Dataset

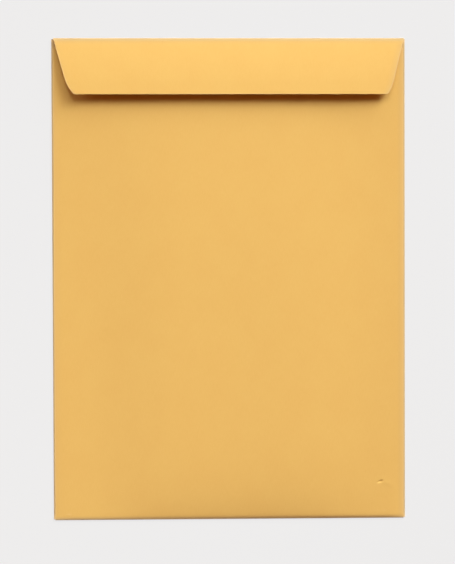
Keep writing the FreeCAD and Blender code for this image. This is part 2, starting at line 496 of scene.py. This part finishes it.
    def on_seal_flap(self, u, v):
        """Round the top fold, then up the long rise to the free edge."""
        past = v - self.top_fold
        turn = min(past / self.top_round, self.fold_turn)
        flat = max(v - self.flap_start, 0.0)
        if flat > 0:
            slope = self.sizes.slope_at_fold - flat / self.rise_radius
            y = self.rise_centre[0] + self.rise_radius * math.sin(slope)
            z = self.rise_centre[1] + self.rise_radius * math.cos(slope)
        else:
            y = self.top_fold + self.top_round * math.sin(turn)
            z = self.top_round * (1 - math.cos(turn))
        sizes = self.sizes
        left = -self.flap_half(y, sizes.shoulder_left, sizes.slant_left, sizes.corner_left)
        right = self.flap_half(y, sizes.shoulder_right, sizes.slant_right, sizes.corner_right)
        across = (u - self.flap_left) / (self.flap_right - self.flap_left)
        x = left + across * (right - left)
        z -= self.flap_waves(x, flat)
        return Vector((x, y, z))

    def mouth_rise(self, place):
        """Rise of the two upper layers below the mouth, where nothing ties them to the address panel."""
        side = max(self.side_fold - abs(place.x), 0.0)
        mouth = self.throat - place.y
        return self.shape.mouth_rise * hump(mouth - RISE_PLACE, RISE_RUN) * gentle_rise(side, RISE_SIDE)

    def swell(self, place):
        """Rise of the back panel: its crown blended with the rise below the mouth, and the right rise."""
        rise = self.mouth_rise(place)
        higher = (rise ** RISE_BLEND + self.crown(place) ** RISE_BLEND) ** (1 / RISE_BLEND)
        return higher + self.right_rise(place)

    def right_rise(self, place):
        """Rise of the two upper layers along the right fold, dying away leftwards and at both ends."""
        side = max(self.side_fold - place.x, 0.0)
        bottom = max(place.y + self.bottom_fold, 0.0)
        mouth = self.throat - place.y
        share = self.rightness(place.x) * gentle_rise(side, RIGHT_SIDE)
        share *= steep_rise(bottom, RIGHT_BOTTOM)
        share *= gentle_rise(mouth, self.shape.mouth_run)
        return self.shape.right_rise * share

    def rightness(self, x):
        """Share that grows from 0 at the left fold to 1 at the right one."""
        return min(max((1 + x / self.side_fold) / 2, 0.0), 1.0)

    def crown(self, place):
        """Low crown with slow waves and a bulge, where no side flap holds the back panel down."""
        side = self.side_fold - self.sizes.side_flap - abs(place.x)
        bottom = place.y + self.bottom_fold
        mouth = self.throat - place.y
        if side <= 0 or bottom <= 0:
            return 0.0
        held = gentle_rise(side, self.shape.crown_side) * steep_rise(bottom, self.shape.crown_run)
        held *= MOUTH_SHARE + (1 - MOUTH_SHARE) * gentle_rise(mouth, self.shape.mouth_run)
        waves = self.back_waves(place, WAVE_NOISE)
        waves += SLOWER_WAVE_SHARE * self.back_waves(place, SLOWER_WAVE_NOISE)
        bulge = self.shape.mouth_bulge * hump(mouth - BULGE_PLACE, BULGE_RUN)
        bulge *= gentle_rise(side, BULGE_SIDE)
        return bulge + held * (self.shape.crown + self.shape.wave * waves)

    def back_waves(self, place, steps):
        """Random slow waves of the back panel, from -1 to 1."""
        across, along, layer = steps
        return noise.noise(Vector((place.x * across, place.y * along, layer)))

    def bottom_lip(self, place):
        """Bulge of the two upper layers along the bottom fold, larger towards the right."""
        away = place.y + self.bottom_fold
        if away <= 0:
            return 0.0
        share = LIP_LEFT_SHARE + (1 - LIP_LEFT_SHARE) * self.rightness(place.x)
        share *= gentle_rise(self.side_fold - abs(place.x), LIP_SIDE)
        return self.shape.lip * share * steep_rise(away, LIP_RISE) * math.exp(-away / LIP_FALL)

    def flap_waves(self, x, flat):
        """How far waves and bent ends lower the flap, or lift it where negative, growing from its fold."""
        growth = flat / (self.flap_end - self.flap_start)
        across, along, layer = FLAP_WAVE_NOISE
        slow = noise.noise(Vector((x * across, layer, flat * along)))
        end = max(abs(x) - FLAP_END_START, 0.0) / (self.side_fold - FLAP_END_START)
        bend = self.shape.drop_right if x > 0 else -self.shape.lift_left
        return growth * (self.shape.flap_wave * (1 + slow) / 2 + bend * end ** 2)

    def dent(self, place):
        """Small dent pressed into the paper near the right fold, with a raised patch beside it."""
        def hill(middle, size, turn):
            away = Vector((place.x, place.y)) - middle
            along = away.x * math.cos(turn) + away.y * math.sin(turn)
            across = away.y * math.cos(turn) - away.x * math.sin(turn)
            return math.exp(-((along / size[0]) ** 2 + (across / size[1]) ** 2) / 2)
        pressed = hill(DENT_PLACE, DENT_SIZE, DENT_TURN)
        raised = hill(DENT_BUMP_PLACE, DENT_BUMP_SIZE, -DENT_TURN)
        return self.shape.dent_depth * (DENT_BUMP_SHARE * raised - pressed)


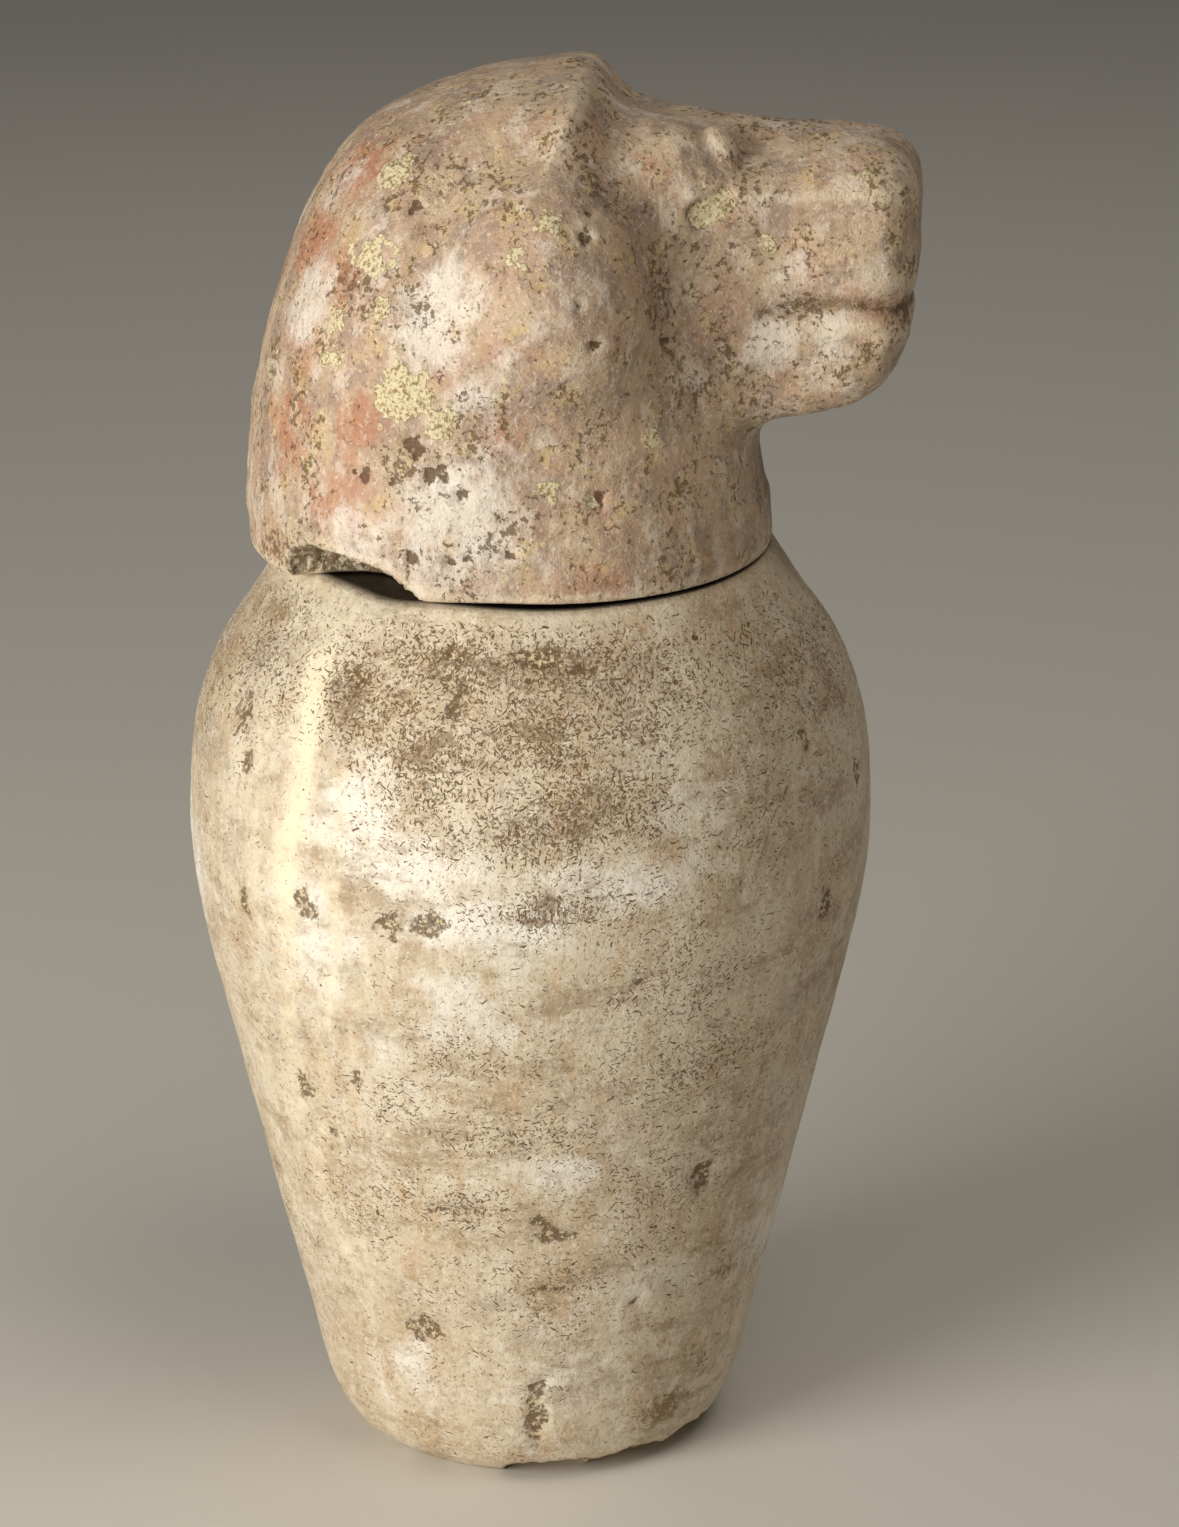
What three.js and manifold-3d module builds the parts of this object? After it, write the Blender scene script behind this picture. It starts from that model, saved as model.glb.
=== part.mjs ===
// Canopic jar of calcite alabaster with a lid carved as the head of a baboon.
// Two pieces of stone: the hollow jar, and the lid, which rests on the jar's rim by its own weight.
// Millimetres, +Z up. The origin is the centre of the jar's underside, and the baboon looks along -Y.
import * as THREE from "three";
import { mergeVertices } from "three/addons/utils/BufferGeometryUtils.js";
import Module from "manifold-3d";

const wasm = await Module();
wasm.setup();

// ---- Driving dimensions ----
const JAR_HEIGHT = 226;
const FOOT_RADIUS = 39.5;
const BELLY_RADIUS = 82.2;
const RIM_RADIUS = 58;
const MOUTH_RADIUS = 38;
const FLOOR_THICKNESS = 22;
const SEAT_GAP = 0.3; // the lid's flat underside stands this far off the rim
const LID_SETBACK = 4.5; // the lid sits a little behind the jar's axis
const PLUG_RADIUS = MOUTH_RADIUS - 2;
const PLUG_DEPTH = 11;
const HOOD_HALF_WIDTH = 58; // the mane, ear to ear
const HOOD_ROUNDING = 54; // how far in from its outline the mane reaches full width
const RUFF_ROUNDING = 30; // and along its front edge, where it stands up behind the cheeks
const BROW_LEAN = 0.11;
const EYE_APART = 16.5; // from the middle to the centre of each eye
const COARSE_CELL = 5.8; // grid step of the faceted head
const FINE_CELL = 3.8; // and about the eyes and brow
const LATHE_STEPS = 42;

// ---- Solids: three.js shapes joined and cut ----
function solidOf(geometry) {
  const bare = new THREE.BufferGeometry().setAttribute("position", geometry.getAttribute("position"));
  bare.setIndex(geometry.index);
  const merged = mergeVertices(bare, 1e-4);
  return new wasm.Manifold(
    new wasm.Mesh({
      numProp: 3,
      vertProperties: new Float32Array(merged.attributes.position.array),
      triVerts: new Uint32Array(merged.index.array),
    }),
  );
}

function geometryOf(solid) {
  const { vertProperties, triVerts } = solid.getMesh();
  const geometry = new THREE.BufferGeometry();
  geometry.setAttribute("position", new THREE.BufferAttribute(vertProperties, 3));
  geometry.setIndex(new THREE.BufferAttribute(triVerts, 1));
  geometry.computeVertexNormals();
  return geometry;
}

// A turned solid about Z. The profile is [radius, height] points that start and end on the axis.
function turned(profile, steps = LATHE_STEPS) {
  const points = profile.map(([radius, height]) => new THREE.Vector2(radius, height));
  return solidOf(new THREE.LatheGeometry(points, steps).rotateX(Math.PI / 2));
}

// The lump of stone that a blow takes off: a squashed ball with a shell-like, uneven surface.
function flake([x, y, z], [across, inward, upward], azimuth, lean = 0) {
  const lump = new THREE.IcosahedronGeometry(1, 2);
  const place = lump.getAttribute("position");
  for (let i = 0; i < place.count; i++) {
    const p = new THREE.Vector3().fromBufferAttribute(place, i);
    const ripple = 1 + 0.05 * Math.sin(5 * p.x + x) * Math.cos(4 * p.z) + 0.04 * Math.sin(7 * p.y + 3 * p.x + y);
    place.setXYZ(i, p.x * inward * ripple, p.y * across * ripple, p.z * upward * ripple);
  }
  return solidOf(lump.rotateX(lean).rotateZ(azimuth).translate(x, y, z));
}

// ---- The jar ----
// Half of the jar's outside, from the edge of the foot to the edge of the rim, as [radius, height].
const FLANK = [
  [FOOT_RADIUS, 0],
  [43.8, 3],
  [47.8, 8.5],
  [51.6, 18],
  [62.3, 62],
  [77.3, 125],
  [81.8, 150],
  [BELLY_RADIUS, 166],
  [80.8, 182],
  [75.4, 199],
  [66.5, 213],
  [61, 221.5],
  [RIM_RADIUS + 1, JAR_HEIGHT - 1],
  [RIM_RADIUS, JAR_HEIGHT],
];

// The hollow, from the foot of the well up to the mouth: drilled out, and a little wider than the mouth inside.
const HOLLOW = [
  [26, FLOOR_THICKNESS],
  [36, FLOOR_THICKNESS + 7],
  [44, FLOOR_THICKNESS + 34],
  [56, 110],
  [63, 150],
  [62, 178],
  [50, 203],
  [MOUTH_RADIUS + 1, 213],
  [MOUTH_RADIUS, 217],
];

function curveThrough(stations, steps) {
  return new THREE.SplineCurve(stations.map(([radius, height]) => new THREE.Vector2(radius, height)))
    .getPoints(steps)
    .map((point) => [point.x, point.y]);
}

// Blows along the foot's edge: [azimuth in degrees, how far in from the edge, length along it, height].
const FOOT_CHIPS = [
  [-176, 7.5, 7, 5],
  [-163, 9.5, 10, 6],
  [-141, 10.5, 12, 7.5],
  [-117, 12, 13, 8.5],
  [-97, 10, 10, 8],
  [-80, 6, 7, 5.5],
  [-52, 3, 4.5, 2.2],
  [-12, 3.2, 6, 2.4],
  [52, 3.4, 7, 2.6],
  [128, 3, 5, 2.2],
];

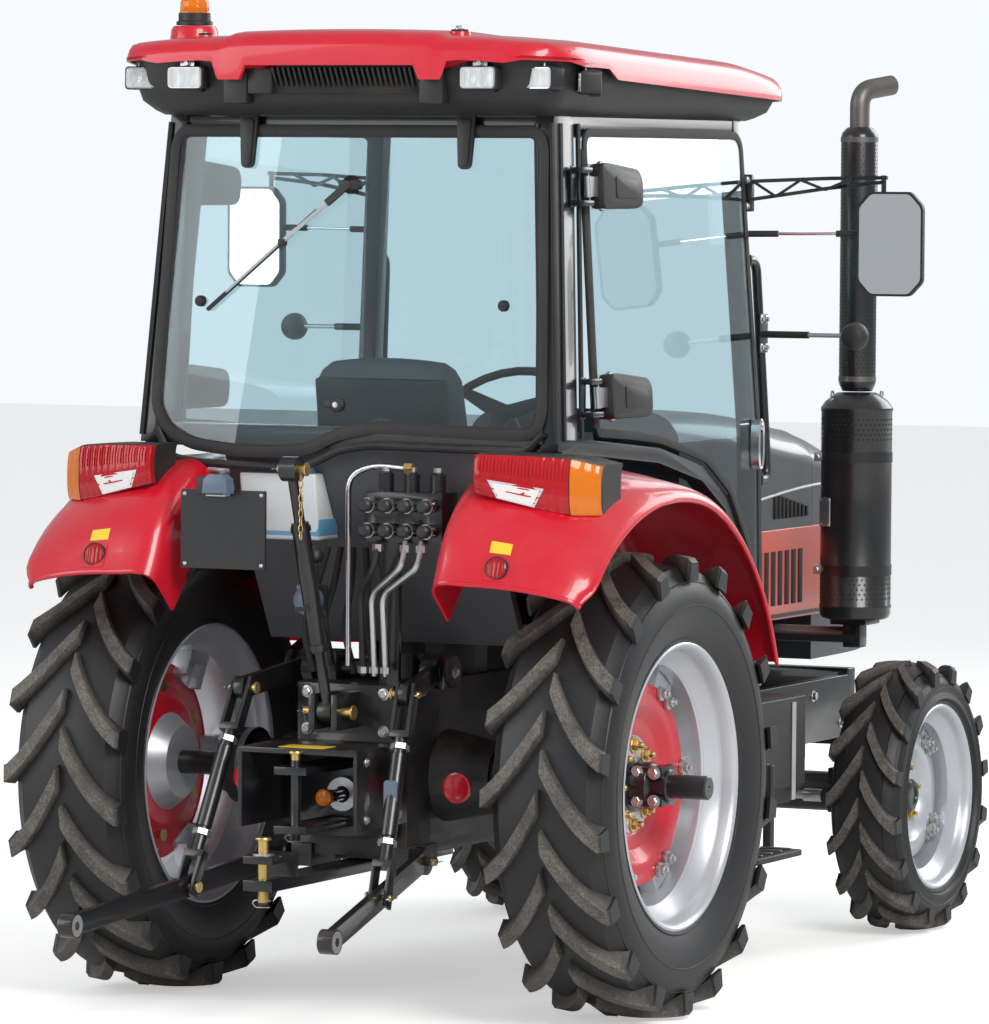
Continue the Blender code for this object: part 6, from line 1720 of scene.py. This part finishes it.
at = (STACK_X, STACK_Y, 0)
drum = [(0, 0.996), (0.092, 0.996), (0.104, 1.002), (DRUM_R, 1.014), (DRUM_R, 1.030), (DRUM_R + 0.002, 1.033), (DRUM_R + 0.002, 1.040), (DRUM_R, 1.043),
        (DRUM_R, 1.640), (DRUM_R + 0.002, 1.643), (DRUM_R + 0.002, 1.652), (DRUM_R - 0.001, 1.656), (0.098, 1.672), (0.072, 1.692), (0.060, 1.699), (0, 1.6995)]
parts = [("black_paint", turned(drum, at, Z, 56))]
for z in (1.150, 1.500):
    parts.append(("black_paint", turned([(DRUM_R, z - 0.016), (DRUM_R + 0.0022, z - 0.016), (DRUM_R + 0.0022, z + 0.016), (DRUM_R, z + 0.016)], at, Z, 56, looped=True)))
    parts.append(("zinc_plate", block((STACK_X + 0.085, STACK_Y + 0.062, z - 0.014), (STACK_X + 0.112, STACK_Y + 0.074, z + 0.014), 0.002)))
    parts.append(("zinc_plate", bolt((STACK_X + 0.100, STACK_Y + 0.074, z), Y, 0.008, 0.006)))
# Rows of near-black discs are painted shade standing for the silencer's holes.
parts.append(("painted_shade_black", dots(STACK_X, STACK_Y, DRUM_R, 1.548, 1.625, 5, 44, 0.0032)))
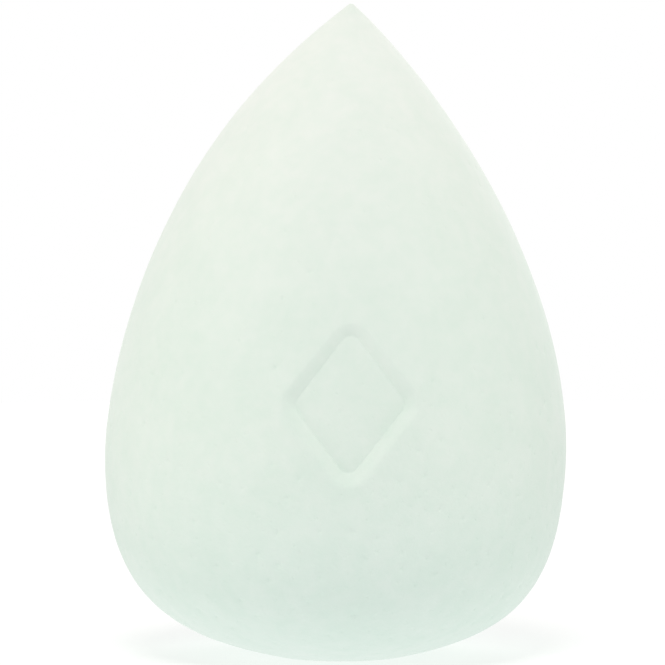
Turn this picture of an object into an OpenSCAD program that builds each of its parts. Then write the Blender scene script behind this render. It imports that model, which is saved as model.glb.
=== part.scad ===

To do
Everything from the line with "What three.js and" through the line with "wasm.setup();", both ends included, should be repeated exactly; nothing else should appear.

Response for this exercise
What three.js and manifold-3d module builds the parts of this object? After it, write the Blender scene script behind this picture. It starts from that model, saved as model.glb.
=== part.mjs ===
// Canopic jar of calcite alabaster with a lid carved as the head of a baboon.
// Two pieces of stone: the hollow jar, and the lid, which rests on the jar's rim by its own weight.
// Millimetres, +Z up. The origin is the centre of the jar's underside, and the baboon looks along -Y.
import * as THREE from "three";
import { mergeVertices } from "three/addons/utils/BufferGeometryUtils.js";
import Module from "manifold-3d";

const wasm = await Module();
wasm.setup();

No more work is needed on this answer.